Swine Flu Vaccines Found Safe in Early Trials

by VR Sreeraman on  August 22, 2009 at 3:54 PM Drug News   - G J E 4
Early indications are a new swine flu vaccine is safe and is on track to be made available to the public by mid-October, US health officials said Friday.
 Swine Flu Vaccines Found Safe in Early Trials
Swine Flu Vaccines Found Safe in Early Trials

"There are no red flags regarding safety," said Anthony Fauci, director of the National Institute of Allergy and Infectious Diseases, noting that a series of clinical trials were being conducted on the vaccine with results due out between mid September and late October.

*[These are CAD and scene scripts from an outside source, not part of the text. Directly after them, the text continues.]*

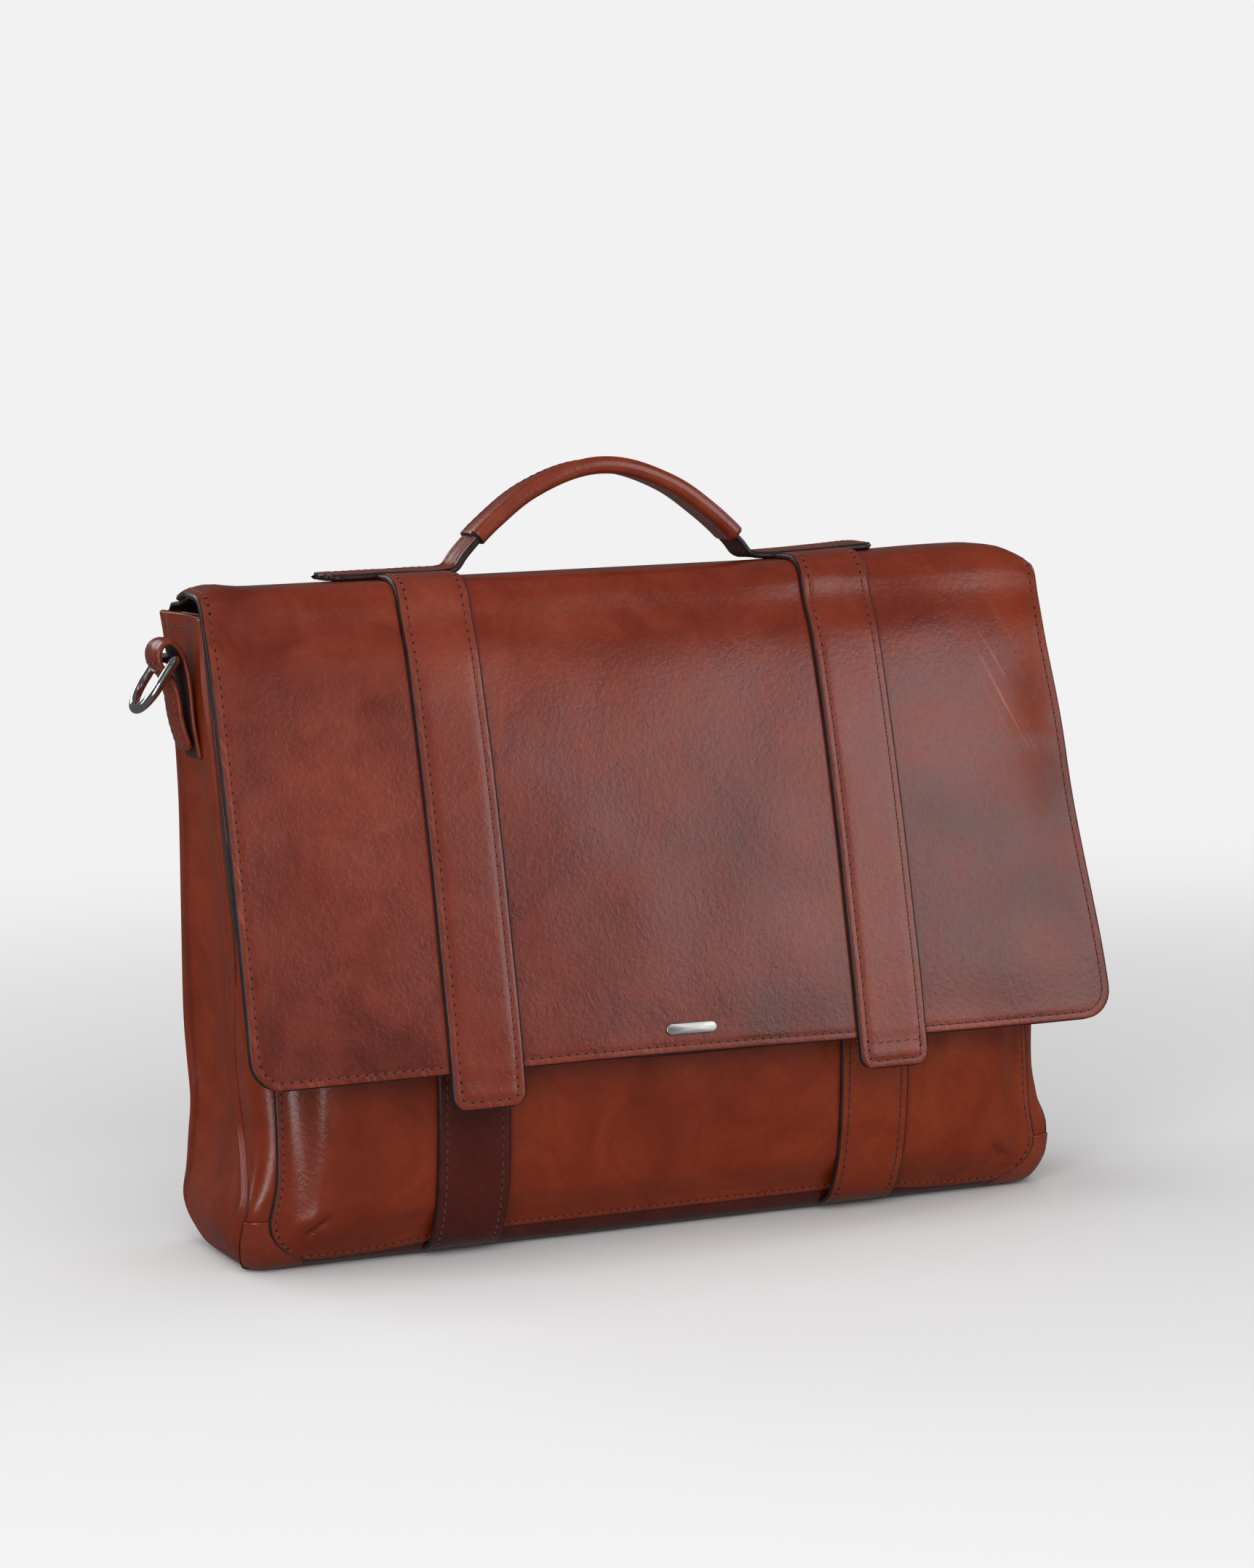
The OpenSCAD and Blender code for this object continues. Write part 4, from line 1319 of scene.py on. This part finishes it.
def make_world(backdrop=0.885, surround=0.09):
    """A pale backdrop for the camera, with dimmer surroundings that light the bag."""
    world = bpy.data.worlds.new("studio")
    world.use_nodes = True
    tree = world.node_tree
    ground = tree.nodes["Background"]
    ground.inputs["Color"].default_value = (1, 1, 1, 1)
    ray = tree.nodes.new("ShaderNodeLightPath")
    level = tree.nodes.new("ShaderNodeMapRange")
    level.inputs["To Min"].default_value = surround
    level.inputs["To Max"].default_value = backdrop
    tree.links.new(ray.outputs["Is Camera Ray"], level.inputs["Value"])
    tree.links.new(level.outputs["Result"], ground.inputs["Strength"])
    bpy.context.scene.world = world
    bpy.context.scene.view_settings.view_transform = "Standard"


make_floor()
make_world()
make_light("sheen_box", 36, 15, 2.3, 1.2, 1.2, 2.5)
make_light("front_fill", -15, 32, 2.6, 2.4, 1.8, 2.7, shine=False)
make_light("left_fill", -85, 30, 2.6, 1.6, 1.4, 1.2, shine=False)
make_light("top_fill", 0, 88, 2.8, 3.0, 3.0, 1.2, shine=False)
make_light("crest_box", -30, 66, 2.4, 1.6, 0.5, 0.4)
make_light("left_box", -42, 6, 2.3, 0.6, 1.6, 5.6)
make_light("left_strip", -112, 18, 2.3, 0.35, 1.4, 3.4)
make_light("right_strip", 100, 18, 2.3, 0.5, 1.4, 2.4)
make_light("back_box", 212, 30, 2.4, 1.4, 1.0, 2.4)


def make_camera(azimuth=-21.4, elevation=6.46, roll=-1.67, distance=1.821, lens=90.167,
                target=(0.00925, 0, 0.1992)):
    """A long lens at the viewing angle, held with a slight roll."""
    a, e, r = (math.radians(x) for x in (azimuth, elevation, roll))
    back = Vector((math.sin(a) * math.cos(e), -math.cos(a) * math.cos(e), math.sin(e)))
    right = Vector((0, 0, 1)).cross(back).normalized()
    up = back.cross(right)
    x_axis = math.cos(r) * right + math.sin(r) * up
    y_axis = -math.sin(r) * right + math.cos(r) * up
    data = bpy.data.cameras.new("camera")
    data.lens = lens
    data.clip_start, data.clip_end = 0.05, 50
    camera = bpy.data.objects.new("camera", data)
    camera.matrix_world = Matrix((x_axis, y_axis, back)).transposed().to_4x4()
    camera.location = Vector(target) + back * distance
    bpy.context.scene.collection.objects.link(camera)
    bpy.context.scene.camera = camera


make_camera()
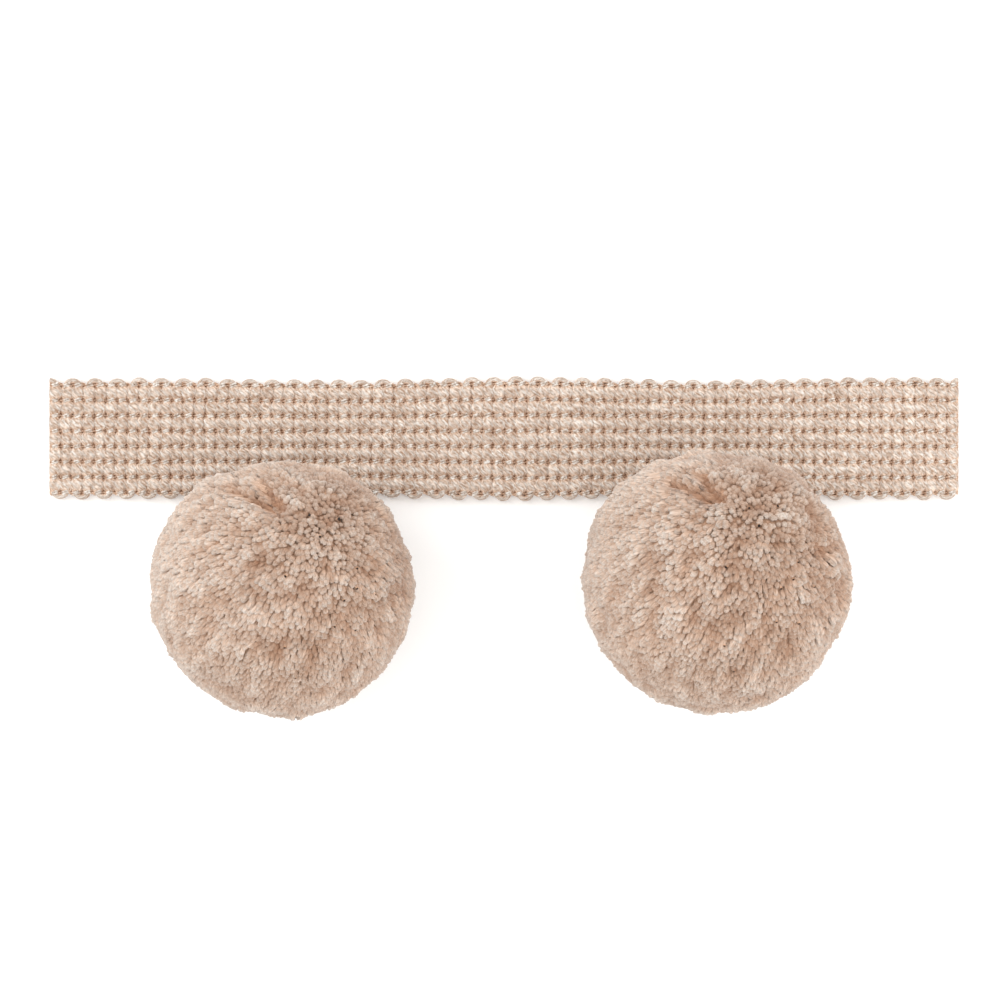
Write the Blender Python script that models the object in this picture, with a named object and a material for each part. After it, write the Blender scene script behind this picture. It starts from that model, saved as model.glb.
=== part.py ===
"""A cut length of pompom fringe trim, lying face up on a flat surface.

A ribbed crochet braid carries two cut-pile yarn pompoms on its lower edge. X runs
along the braid, Y across it towards its plain edge, and Z up from the surface.
Sizes are in metres. The origin is the middle of the whole outline, on the surface.
"""

import math
import random

import bmesh
import bpy
from mathutils import Matrix, Vector

MM = 0.001

# Braid: thick weft yarns cross it, and fine chain stitches bind them in lines along it
COURSE = 1.7 * MM  # from one crossing weft to the next
COURSES = 82
RIB_COUNT = 7
RIB_PITCH = 2.34 * MM
RIB_TOP = 2.0 * MM
CHAIN_TOP = 1.62 * MM
CHAIN_WIDTH = 0.7 * MM
GROOVE_TOP = 1.4 * MM
SHOULDER = 0.27  # share of a rib's width, and it stands at
SHOULDER_RISE = 0.78  # of the rise from the groove to the crest
LOOP_TOP = 1.6 * MM
LOOP_CREST = 1.1 * MM  # how far an edge loop stands out from the outer chain line
LOOP_VALLEY = 0.3 * MM
LOOP_ROUNDING = 0.35 * MM
BRAID_LENGTH = COURSES * COURSE
CHAIN_SPAN = RIB_COUNT * RIB_PITCH  # between the two outer chain lines
LOOP_COUNT = COURSES // 2  # a weft turns round once for each two courses
LOOP_PITCH = BRAID_LENGTH / LOOP_COUNT
LOOPS_A_PANEL = 3  # the long ribs need fewer steps than the edges do
LOWER, UPPER = -1, 1
# Where an edge's outline has points, as shares of a loop. The upper loops lie half a
# loop along from the lower ones, because the same weft turns at each edge by turns.
LOOP_POINTS = {LOWER: (0.0, 0.14, 0.5, 0.86), UPPER: (0.0, 0.36, 0.5, 0.64)}
LOOP_SHIFT = {LOWER: 0.0, UPPER: 0.5}
EDGE_WANDER = 0.25 * MM  # how far the soft edges stray from straight
WANDER_WAVES = 2.1

# Pompoms: ball centres from the middle of the braid, and half widths
PILE_GAP = 0.3 * MM  # between the pile and what it leans on
CORE_RADIUS = 13.5 * MM
LOCKS_ACROSS = 5  # locks along each side of the six patches, so 150 a ball
LOCK_GAP = 0.62 * MM  # between neighbours at their roots
LOCK_SCATTER = 0.035  # how far a lock's corners stray from an even grid on a unit ball
DOME_DEPTH = 1.5 * MM
CAP_WIDTH = 0.62  # of a lock's width, at its domed tip
LOCK_UNEVEN = 0.35 * MM
LOCK_LEAN = 0.22 * MM
SEAT_REACH = 1.05 * MM  # how much longer the pile is where it leans on the braid
SEAT_SPREAD = math.radians(17)
POMPOMS = {
    "pompom_left": {
        "along": -33.5 * MM,
        "below": 22.5 * MM,
        "half_width": 19.7 * MM,
        "half_height": 20.2 * MM,
        "ride_height": 18.2 * MM,
        "roll": 0.35,
        "seed": 11,
    },
    "pompom_right": {
        "along": 32.1 * MM,
        "below": 21.6 * MM,
        "half_width": 20.1 * MM,
        "half_height": 20.1 * MM,
        "ride_height": 18.3 * MM,
        "roll": 1.2,
        "seed": 23,
    },
}

BRAID_HALF = CHAIN_SPAN / 2 + LOOP_CREST
LOWEST = max(ball["below"] + ball["half_height"] for ball in POMPOMS.values())
BRAID_Y = (LOWEST - BRAID_HALF) / 2  # puts the origin in the middle of the outline

YARN_COLOUR = {"braid": (0.66, 0.51, 0.42, 1.0), "pile": (0.58, 0.41, 0.31, 1.0)}
YARN_ROUGHNESS = 0.9


def clear_scene():
    for obj in list(bpy.data.objects):
        bpy.data.objects.remove(obj, do_unlink=True)


def yarn_material(name):
    material = bpy.data.materials.new(name + "_yarn")
    material.use_nodes = True
    shader = material.node_tree.nodes["Principled BSDF"]
    shader.inputs["Base Color"].default_value = YARN_COLOUR[name]
    shader.inputs["Roughness"].default_value = YARN_ROUGHNESS
    shader.inputs["Metallic"].default_value = 0.0
    return material


def add_object(name, bm, material, place):
    """Stores the bmesh as an object's mesh, with its normals out, and frees it."""
    bmesh.ops.recalc_face_normals(bm, faces=bm.faces[:])
    mesh = bpy.data.meshes.new(name)
    bm.to_mesh(mesh)
    bm.free()
    mesh.materials.append(material)
    obj = bpy.data.objects.new(name, mesh)
    obj.location = place
    bpy.context.scene.collection.objects.link(obj)
    return obj


def wander(x):
    """How far the braid's edge is from straight at x: soft yarn is never quite even."""
    turn = 2 * math.pi * x / BRAID_LENGTH
    return EDGE_WANDER * (0.6 * math.cos(WANDER_WAVES * turn) + 0.4 * math.sin(3 * turn + 1))


def rib_profile():
    """(distance from the lower chain line, height) across the face: ribs and chain ridges."""
    chain_half = CHAIN_WIDTH / 2
    shoulder_top = GROOVE_TOP + SHOULDER_RISE * (RIB_TOP - GROOVE_TOP)
    one_rib = (
        (0.0, CHAIN_TOP),
        (chain_half, GROOVE_TOP),
        (SHOULDER * RIB_PITCH, shoulder_top),
        (0.5 * RIB_PITCH, RIB_TOP),
        ((1 - SHOULDER) * RIB_PITCH, shoulder_top),
        (RIB_PITCH - chain_half, GROOVE_TOP),
    )
    points = [(rib * RIB_PITCH + y, z) for rib in range(RIB_COUNT) for y, z in one_rib]
    return points + [(CHAIN_SPAN, CHAIN_TOP)]


def rib_row(bm, x):
    """Vertices across the ribbed face at x, from the lower chain line to the upper."""
    row = []
    for y, z in rib_profile():
        across = 2 * y / CHAIN_SPAN - 1  # -1 on the lower line, 1 on the upper
        row.append(bm.verts.new((x, y - CHAIN_SPAN / 2 + across * wander(x), z)))
    return row


def loop_reach(side, share):
    """How far an edge loop stands out from the outer chain line, at a share of its length."""
    place = (share + LOOP_SHIFT[side]) % 1.0
    bulge = math.sqrt(max(0.0, 1 - (2 * place - 1) ** 2))
    return LOOP_VALLEY + (LOOP_CREST - LOOP_VALLEY) * bulge


def rim_stack(bm, side, x, reach):
    """Vertices round the rim of one edge at x: face, upper rim, lower rim, back."""
    line = side * (CHAIN_SPAN / 2 + wander(x))
    rounding = min(LOOP_ROUNDING, reach * 0.8)
    levels = (
        (reach - rounding, LOOP_TOP),
        (reach, LOOP_TOP - LOOP_ROUNDING),
        (reach, LOOP_ROUNDING),
        (reach - rounding, 0.0),
    )
    return [bm.verts.new((x, line + side * out, z)) for out, z in levels]


def edge_rim(bm, side):
    """The stacks along a whole edge, four a loop and one at the far cut end."""
    start = -BRAID_LENGTH / 2
    stacks = []
    for loop in range(LOOP_COUNT):
        for share in LOOP_POINTS[side]:
            x = start + (loop + share) * LOOP_PITCH
            stacks.append(rim_stack(bm, side, x, loop_reach(side, share)))
    stacks.append(rim_stack(bm, side, -start, loop_reach(side, 0.0)))
    return stacks


def close_panel(bm, near, far, rims):
    """Faces between two rib rows: ribs, the margins out to the rims, rims and back."""
    for i in range(len(near) - 1):
        bm.faces.new((near[i], far[i], far[i + 1], near[i + 1]))
    for side, chain in ((LOWER, 0), (UPPER, -1)):
        stacks = rims[side]
        bm.faces.new([near[chain], far[chain]] + [stack[0] for stack in reversed(stacks)])
        for here, after in zip(stacks, stacks[1:]):
            for level in range(len(here) - 1):
                corners = (here[level], after[level], after[level + 1], here[level + 1])
                bm.faces.new(corners)
    back = [stack[-1] for stack in rims[LOWER]] + [stack[-1] for stack in reversed(rims[UPPER])]
    bm.faces.new(back)


def make_braid():
    """One closed solid: ribbed face, looped edges, flat back and two cut ends."""
    bm = bmesh.new()
    seams = list(range(0, LOOP_COUNT, LOOPS_A_PANEL)) + [LOOP_COUNT]
    rows = [rib_row(bm, -BRAID_LENGTH / 2 + seam * LOOP_PITCH) for seam in seams]
    rims = {side: edge_rim(bm, side) for side in (LOWER, UPPER)}
    points = len(LOOP_POINTS[LOWER])
    for panel, (first, last) in enumerate(zip(seams, seams[1:])):
        span = slice(first * points, last * points + 1)
        stacks = {side: rims[side][span] for side in rims}
        close_panel(bm, rows[panel], rows[panel + 1], stacks)
    for end in (0, -1):
        bm.faces.new(rims[LOWER][end][::-1] + rows[end] + rims[UPPER][end])
    return add_object("braid", bm, yarn_material("braid"), (0.0, BRAID_Y, 0.0))


def seat_direction(ball):
    """From the ball's centre to the edge loops of the braid, where the pile leans on them."""
    return Vector((0.0, ball["below"] - BRAID_HALF, LOOP_TOP - ball["ride_height"]))


def pile_radius(ball, way, uneven):
    """Length of the pile from the ball's centre along the unit vector way."""
    wide, tall = ball["half_width"], ball["half_height"]
    radius = 1 / math.sqrt((way.x**2 + way.z**2) / wide**2 + way.y**2 / tall**2) + uneven
    seat = seat_direction(ball)
    reach = SEAT_REACH * math.exp(-((way.angle(seat) / SEAT_SPREAD) ** 2))
    radius = min(radius + reach, max(radius, seat.length - PILE_GAP))
    if way.z < 0:
        radius = min(radius, -ball["ride_height"] / way.z)
    return radius


def patch_ball(rng):
    """A ball of six square patches with radius 1, its grid a little uneven as yarn is."""
    bm = bmesh.new()
    bmesh.ops.create_cube(bm, size=2.0)
    bmesh.ops.subdivide_edges(bm, edges=bm.edges[:], cuts=LOCKS_ACROSS - 1, use_grid_fill=True)
    for vert in bm.verts:
        even = Vector([math.tan(math.pi / 4 * value) for value in vert.co]).normalized()
        stray = Vector([rng.uniform(-1, 1) for _ in range(3)]) * LOCK_SCATTER
        vert.co = (even + stray).normalized()
    return bm


def place_ring(face, ball, depth, width, lean, uneven):
    """Moves a lock's free face out to depth below the pile's surface."""
    middle = sum((vert.co for vert in face.verts), Vector()) / len(face.verts)
    heart = middle.normalized()
    for vert in face.verts:
        way = (heart + (vert.co.normalized() - heart) * width).normalized()
        way = (way * ball["half_width"] + lean).normalized()
        vert.co = way * (pile_radius(ball, way, uneven) - depth)


def grow_lock(bm, root, ball, rng):
    """Extrudes one four-sided lock from its root face, leaning a little, with a domed tip."""
    heart = root.calc_center_median().normalized()
    stray = Vector([rng.uniform(-1, 1) for _ in range(3)])
    lean = (stray - heart * stray.dot(heart)).normalized() * LOCK_LEAN * rng.random()
    uneven = rng.uniform(-LOCK_UNEVEN, LOCK_UNEVEN)
    face = root
    for depth, width, ring_lean in ((DOME_DEPTH, 1.0, lean), (0.0, CAP_WIDTH, Vector())):
        grown = bmesh.ops.extrude_discrete_faces(bm, faces=[face])
        face = grown["faces"][0]
        place_ring(face, ball, depth, width, ring_lean, uneven)


def make_pompom(name, ball, material):
    """A core with cut yarn locks all round it, resting on the surface and on the braid."""
    rng = random.Random(ball["seed"])
    bm = patch_ball(rng)
    bm.faces.ensure_lookup_table()
    seat = seat_direction(ball)
    aim = bm.faces[0].calc_center_median().rotation_difference(seat)
    turn = Matrix.Rotation(ball["roll"], 4, seat) @ aim.to_matrix().to_4x4()
    bmesh.ops.transform(bm, matrix=Matrix.Scale(CORE_RADIUS, 4) @ turn, verts=bm.verts[:])
    roots = bm.faces[:]
    bmesh.ops.inset_individual(bm, faces=roots, thickness=LOCK_GAP / 2, use_even_offset=True)
    for root in roots:
        grow_lock(bm, root, ball, rng)
    place = (ball["along"], BRAID_Y - ball["below"], ball["ride_height"])
    return add_object(name, bm, material, place)


def main():
    clear_scene()
    make_braid()
    pile = yarn_material("pile")
    for name, ball in POMPOMS.items():
        make_pompom(name, ball, pile)


main()
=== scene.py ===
"""Pompom fringe trim, dressed in yarn.

A crochet braid of crossing wefts and chain stitches, and two cut-pile pompoms, are
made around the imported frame, which gives every place and size. Metres throughout.
"""

import math

import bmesh
import bpy
import numpy as np
from mathutils import Euler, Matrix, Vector
from mathutils.kdtree import KDTree


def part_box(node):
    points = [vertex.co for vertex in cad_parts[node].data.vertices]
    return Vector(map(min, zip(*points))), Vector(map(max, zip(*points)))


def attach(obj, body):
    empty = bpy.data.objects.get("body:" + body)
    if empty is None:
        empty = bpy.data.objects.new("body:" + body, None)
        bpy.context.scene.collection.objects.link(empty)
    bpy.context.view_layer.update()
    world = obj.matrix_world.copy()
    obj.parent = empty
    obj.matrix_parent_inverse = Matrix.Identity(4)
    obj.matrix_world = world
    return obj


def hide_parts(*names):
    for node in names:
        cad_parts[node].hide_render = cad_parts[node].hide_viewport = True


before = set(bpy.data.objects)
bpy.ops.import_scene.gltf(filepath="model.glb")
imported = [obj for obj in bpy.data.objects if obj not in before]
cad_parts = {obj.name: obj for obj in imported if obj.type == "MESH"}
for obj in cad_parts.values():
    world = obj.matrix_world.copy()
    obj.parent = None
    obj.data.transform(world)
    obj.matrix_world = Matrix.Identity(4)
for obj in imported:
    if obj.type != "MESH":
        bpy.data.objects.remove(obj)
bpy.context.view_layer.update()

bl_info = {
    "name": "Pompom Fringe Trim",
    "version": (1, 0, 0),
    "blender": (4, 5, 0),
    "location": "3D View > Sidebar > Trim",
    "description": "Makes a crochet braid with two yarn pompoms around a packed frame",
    "category": "Add Mesh",
}

MM = 0.001
GOLDEN_TURN = math.pi * (3 - math.sqrt(5))
BAKE_MAP = "OFBake"
BODY = "root"

# Pile
STRAND_SIDES = 5
OPENING = 0.18  # how much wider apart and thicker the yarn ends are where the fan opens
# Rings of a yarn end, from its root to its tip: place along it, share of its thickness,
# and how lit it is painted, as painted shade that darkens it towards its root down between the yarn ends
STRAND_ALONG = (0.0, 0.76, 0.94, 1.0)
STRAND_WIDTH = (0.85, 1.0, 0.72, 0.0)
STRAND_LIT = (0.4, 0.6, 0.85, 1.0)
# How lit a yarn end is painted, from 0 to 1, as painted light and shade: a base, and what is added for
# clumps, lumps and its height (painted shade in the hollows), its distance from where the fan opens
# (painted highlight towards the rim) and its nearness to the side that faces the key light (painted
# light)
LIT_BASE = 0.76
LIT_GAINS = (0.1, 0.06, 0.1, 0.1, 0.15)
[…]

Adult volunteers participated in the first of five trials starting on August 7, and only reported arm swelling or redness where they received the injection.

Encouraged by the results, health officials went ahead this week with vaccine trials on children aged six months to 17 years, Fauci told reporters.

Additional experiments on about 120 pregnant women -- who are particularly at risk of infection from the influenza A(H1N1) virus and are high on the federal government's priority list for vaccines -- are to begin in September.

Officials expect that between 4,500 and 4,600 people will eventually take part in the vaccine studies.

Between 45 and 52 million doses of the vaccine are expected to be available by mid-October, said Jay Butler, who heads the H1N1 Vaccine Task Force of the US Centers for Disease Control and Prevention (CDC).

The CDC, which had made plans to distribute the vaccine once available, has issued its final recommendations for which groups of people should receive the shot.

The priority groups include "pregnant women, children, and young adults aged 6 months through 24 years, as well as persons aged 25 through 64, who have medical conditions that put them at higher risk for influenza-related complications," he said.

Health care workers, emergency medical service workers and people who take care of infants younger than six months -- too young to be administered a vaccine, should be vaccinated, Butler said.

The novel flu strain, which the CDC says has killed 522 people and caused 7,963 hospitalizations so far in the United States, has generally continued to spread, albeit at a slower speed.

Most of the cases occurred in people under the age of 49.

New infection cases have also decreased in South America and Australia during their seasonal flu season.